A monitoring programme was established to review the environmental impact and to report on progress towards completion. These reports were submitted after the environmental commitments had been tracked. The database of these reports was maintained with the help of GEC, and it was monitored by GEC to ensure that the status of progress was properly conveyed to interested parties.

The FHWA complemented this monitoring approach by developing a comprehensive database, tracking and reporting system, and made that system accessible to the regulatory agencies involved.

Alignment Strong

Project teams were formed to collaborate issues such as decision-making, policy direction and performance review. The Project Leadership Team was formed of staff from the four principal highways agencies the federal agency (the FHWA) and the agencies representing the states of Maryland and Virginia and the District of Columbia. This encouraged cooperation between federal and state bodies. Other teams maintained collaboration with environmental agencies and with technical experts.

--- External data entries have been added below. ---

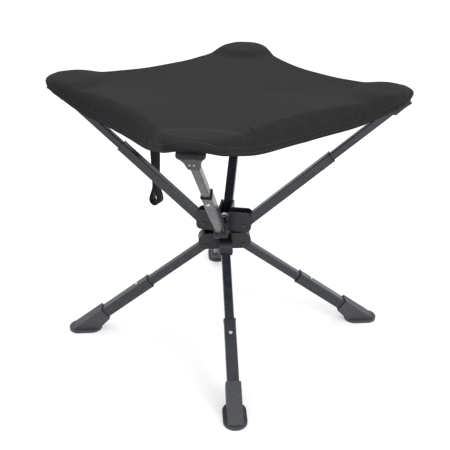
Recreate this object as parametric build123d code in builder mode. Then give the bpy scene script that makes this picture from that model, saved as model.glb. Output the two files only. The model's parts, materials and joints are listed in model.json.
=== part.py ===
from build123d import *
import os
from math import cos, hypot, radians, sin, sqrt, tan

# Folding camp stool with four telescoping arms, four telescoping legs and a cloth seat.
# Millimetres, +Z up. The origin is on the floor under the hub, and the arms lie along X and Y.

# Whole stool
FLOOR_TO_PLATE = 440.5   # to the middle of a corner plate's underside
LEG_TWIST = 12.0         # the ring of legs is turned this far from the ring of arms
ARM_RISE = 43.1          # arm angle above the horizontal when the stool is open
LEG_DROP = 36.25         # leg angle below the horizontal when the stool is open
ARM_AZIMUTHS = {"right": 0, "back": 90, "left": 180, "front": 270}
LEG_AZIMUTHS = {side: azimuth + LEG_TWIST for side, azimuth in ARM_AZIMUTHS.items()}

# Square tubes: outside width, wall, and the places along the limb, measured from its pivot
ARM_OUTER, ARM_INNER = 16.0, 12.4
LEG_OUTER, LEG_INNER = 19.0, 15.0
WALL = 1.2
TUBE_ROUND = 2.2
TAIL = 5.0               # tube behind the pivot
ARM_MOUTH = 188.5        # mouth of the arm's outer tube
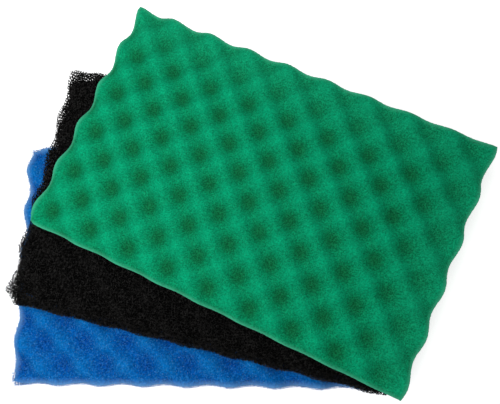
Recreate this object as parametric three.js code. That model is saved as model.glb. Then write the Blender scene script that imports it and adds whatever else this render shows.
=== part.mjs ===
// A pond filter's sponge set: three sheets of convoluted ("egg-crate") open-cell foam, fine, coarse and
// medium, cut to one size and stacked in a fan. Millimetres and degrees, +Z up, +X along the bottom
// sheet's length. The origin is under the middle of the stack.
import * as THREE from 'three';

// Driving dimensions of one sheet
const SHEET_LENGTH = 431.8; // 17 inches
const SHEET_WIDTH = 279.4; // 11 inches
const PEAK_THICKNESS = 25; // from the flat base to the top of a bump
const RELIEF = 12.8; // from the top of a bump down to the bottom of a dimple
const PITCH_LONG = 48.5; // one bump and one dimple, along the length
const PITCH_WIDE = 50.8; // one bump and one dimple, across the width

const STEPS_PER_PITCH = 5; // facets on one bump and one dimple
const STACK_GAP = 0.3; // air between the bumps of one sheet and the base of the next

// The sheets from the bottom up. corner is where the near right corner lies, from the bottom sheet's own
// corner. turn is the sheet's turn about that corner. skew is the angle that its bump pattern runs off its
// cut edges, and start is the place in the pattern, in pitches, where its near left corner was cut.
const SHEETS = [
  {
    name: 'blue_medium_foam',
    corner: [0, 0],
    turn: 0,
    skew: 1.05,
    start: [0.79, 0.59],
    colour: 0x2070c8,
  },
  {
    name: 'black_coarse_foam',
    corner: [-14.5, -1.8],
    turn: -12.85,
    skew: 0.86,
    start: [0.57, 0.67],
    colour: 0x141414,
  },
  {
    name: 'green_fine_foam',
    corner: [-10.4, 1.6],
    turn: -24.9,
    skew: -0.95,
    start: [0.62, 0.58],
    colour: 0x0a9c68,
  },
];

// The sheet's thickness at a point of it, along and across from its near left corner.
function thicknessAt(along, across, sheet) {
  const skew = THREE.MathUtils.degToRad(sheet.skew);
  const patternLong = (along * Math.cos(skew) + across * Math.sin(skew)) / PITCH_LONG + sheet.start[0];
  const patternWide = (across * Math.cos(skew) - along * Math.sin(skew)) / PITCH_WIDE + sheet.start[1];
  const wave = Math.cos(2 * Math.PI * patternLong) * Math.cos(2 * Math.PI * patternWide);
  return PEAK_THICKNESS - RELIEF / 2 - (RELIEF / 2) * wave;
}

// The grid's points around its rim, once each, counterclockwise from the near left corner.
function rimIndices(columns, rows) {
  const row = columns + 1;
  const rim = [];
  for (let i = 0; i < columns; i++) rim.push(i);
  for (let j = 0; j < rows; j++) rim.push(j * row + columns);
  for (let i = columns; i > 0; i--) rim.push(rows * row + i);
  for (let j = rows; j > 0; j--) rim.push(j * row);
  return rim;
}

// One closed body: the bumpy top as a grid, four cut walls, and a flat base. It lies with its near right
// corner at the origin, so that it turns about that corner.
function sheetGeometry(sheet) {
  const columns = Math.round((SHEET_LENGTH / PITCH_LONG) * STEPS_PER_PITCH);
  const rows = Math.round((SHEET_WIDTH / PITCH_WIDE) * STEPS_PER_PITCH);
  const points = [];
  const triangles = [];

  for (let j = 0; j <= rows; j++) {
    for (let i = 0; i <= columns; i++) {
      const along = (SHEET_LENGTH * i) / columns;
      const across = (SHEET_WIDTH * j) / rows;
      points.push(along - SHEET_LENGTH, across, thicknessAt(along, across, sheet));
    }
  }
  for (let j = 0; j < rows; j++) {
    for (let i = 0; i < columns; i++) {
      const a = j * (columns + 1) + i;
      const b = a + columns + 1;
      triangles.push(a, a + 1, b + 1, a, b + 1, b);
    }
  }

  const rim = rimIndices(columns, rows);
  const firstBase = points.length / 3;
  for (const index of rim) points.push(points[3 * index], points[3 * index + 1], 0);
  const baseMiddle = points.length / 3;
  points.push(-SHEET_LENGTH / 2, SHEET_WIDTH / 2, 0);
  rim.forEach((top, k) => {
    const next = (k + 1) % rim.length;
    triangles.push(top, firstBase + k, firstBase + next);
    triangles.push(top, firstBase + next, rim[next]);
    triangles.push(baseMiddle, firstBase + next, firstBase + k);
  });

  const geometry = new THREE.BufferGeometry();
  geometry.setAttribute('position', new THREE.Float32BufferAttribute(points, 3));
  geometry.setIndex(triangles);
  geometry.computeVertexNormals();
  return geometry;
}

function foamMaterial(colour) {
  return new THREE.MeshStandardMaterial({ color: colour, roughness: 1, metalness: 0 });
}

const stack = new THREE.Group();
SHEETS.forEach((sheet, level) => {
  const mesh = new THREE.Mesh(sheetGeometry(sheet), foamMaterial(sheet.colour));
  mesh.name = sheet.name;
  mesh.position.set(sheet.corner[0], sheet.corner[1], level * (PEAK_THICKNESS + STACK_GAP));
  mesh.rotation.z = THREE.MathUtils.degToRad(sheet.turn);
  stack.add(mesh);
});

const middle = new THREE.Box3().setFromObject(stack, true).getCenter(new THREE.Vector3());
stack.position.set(-middle.x, -middle.y, 0);
stack.updateMatrixWorld(true);

export default stack;
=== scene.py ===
"""Looks for the pond filter sponge set: three convoluted foam sheets, fanned in a stack.

Each sheet is rebuilt as foam around its CAD solid. The fine green and the medium blue sheets are closed
skins with every pore pressed into them. The coarse black sheet is a real network of strands, one cell deep
over its bumpy top and wide open along its cut edges, around a dark core. The blue sheet has a finer network
along its cut edges.
"""

import itertools
import math

import bpy
import numpy as np
from mathutils import Matrix, Vector


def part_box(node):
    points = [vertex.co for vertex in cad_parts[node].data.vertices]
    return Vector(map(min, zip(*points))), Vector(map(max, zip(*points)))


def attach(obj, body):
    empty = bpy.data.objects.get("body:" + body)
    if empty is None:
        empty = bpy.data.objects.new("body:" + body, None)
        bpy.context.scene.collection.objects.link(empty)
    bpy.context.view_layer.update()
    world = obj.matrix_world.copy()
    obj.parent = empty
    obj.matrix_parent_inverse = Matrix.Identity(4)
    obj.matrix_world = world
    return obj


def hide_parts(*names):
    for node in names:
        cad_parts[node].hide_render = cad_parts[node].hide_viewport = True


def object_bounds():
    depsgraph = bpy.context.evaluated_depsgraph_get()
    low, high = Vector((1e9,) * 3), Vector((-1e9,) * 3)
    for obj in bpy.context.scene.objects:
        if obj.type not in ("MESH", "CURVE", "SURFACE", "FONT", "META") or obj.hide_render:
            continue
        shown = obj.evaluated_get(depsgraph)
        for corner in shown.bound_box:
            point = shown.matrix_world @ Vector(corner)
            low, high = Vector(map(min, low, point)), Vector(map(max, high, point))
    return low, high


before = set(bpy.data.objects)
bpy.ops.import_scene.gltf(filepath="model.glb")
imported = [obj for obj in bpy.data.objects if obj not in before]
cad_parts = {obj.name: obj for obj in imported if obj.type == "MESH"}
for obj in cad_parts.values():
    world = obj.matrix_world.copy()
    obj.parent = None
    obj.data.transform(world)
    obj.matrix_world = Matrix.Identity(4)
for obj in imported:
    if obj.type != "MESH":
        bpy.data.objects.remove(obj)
cad_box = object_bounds()

MM = 0.001

# The sheets' size, from the one that lies square in the frame
blue_low, blue_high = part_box("blue_medium_foam")
LENGTH = blue_high.x - blue_low.x
WIDTH = blue_high.y - blue_low.y
PEAK = 25 * MM
RELIEF = 12.8 * MM
PITCH_LONG = 48.5 * MM
PITCH_WIDE = 50.8 * MM

# The turn of each sheet about its near right corner, how far its bumps run off its cut edges, and the place
# in the bump pattern, in pitches, of its near left corner: they are the ones that the CAD solids have.
# ridge is how much more its bumps join up along one diagonal than along the other. lit_below is how far in
# from its far and right edges its colour is painted paler, as painted light from the table coming up through
# it where it hangs over the sheet below.
# Foam isn't cut quite square, so each sheet also has how far its near left and far left corners are blunted,
# and how far its near left, near right, far left and far right corners are off, in millimetres along and
# across.
SHEETS = {
    "blue": {
        "node": "blue_medium_foam",
        "turn": 0.0,
        "skew": 1.05,
        "start": (0.79, 0.59),
        "ridge": 0.3,
        "lit_below": 1 * MM,
        "corner_cuts": (6 * MM, 2 * MM),
        "corners": ((-3.0, -1.0), (0.0, -1.0), (-3.0, 1.5), (0.0, 0.0)),
    },
    "black": {
        "node": "black_coarse_foam",
        "turn": -12.85,
        "skew": 0.86,
        "start": (0.57, 0.67),
        "ridge": 0.2,
        "lit_below": 1 * MM,
        "corner_cuts": (12 * MM, 5 * MM),
        "corners": ((-1.0, 0.0), (0.0, 0.0), (-2.5, 8.0), (0.0, 0.0)),
    },
    "green": {
        "node": "green_fine_foam",
        "turn": -24.9,
        "skew": -0.95,
        "start": (0.62, 0.58),
        "ridge": 0.15,
        "lit_below": 62 * MM,
        "corner_cuts": (3 * MM, 2 * MM),
        "corners": ((0.0, 0.0), (2.0, 0.5), (3.0, 0.0), (0.5, 0.5)),
    },
}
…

Project offices were also opened on either side of the bridge, so that citizens and other interested parties had easy access to the project documents, in the form of newsletters, resource papers, etc. Community briefings and workshops were frequently and regularly scheduled, and supplements were prepared to address complaints from the public so that there was a participatory relationship between the agencies and civil society.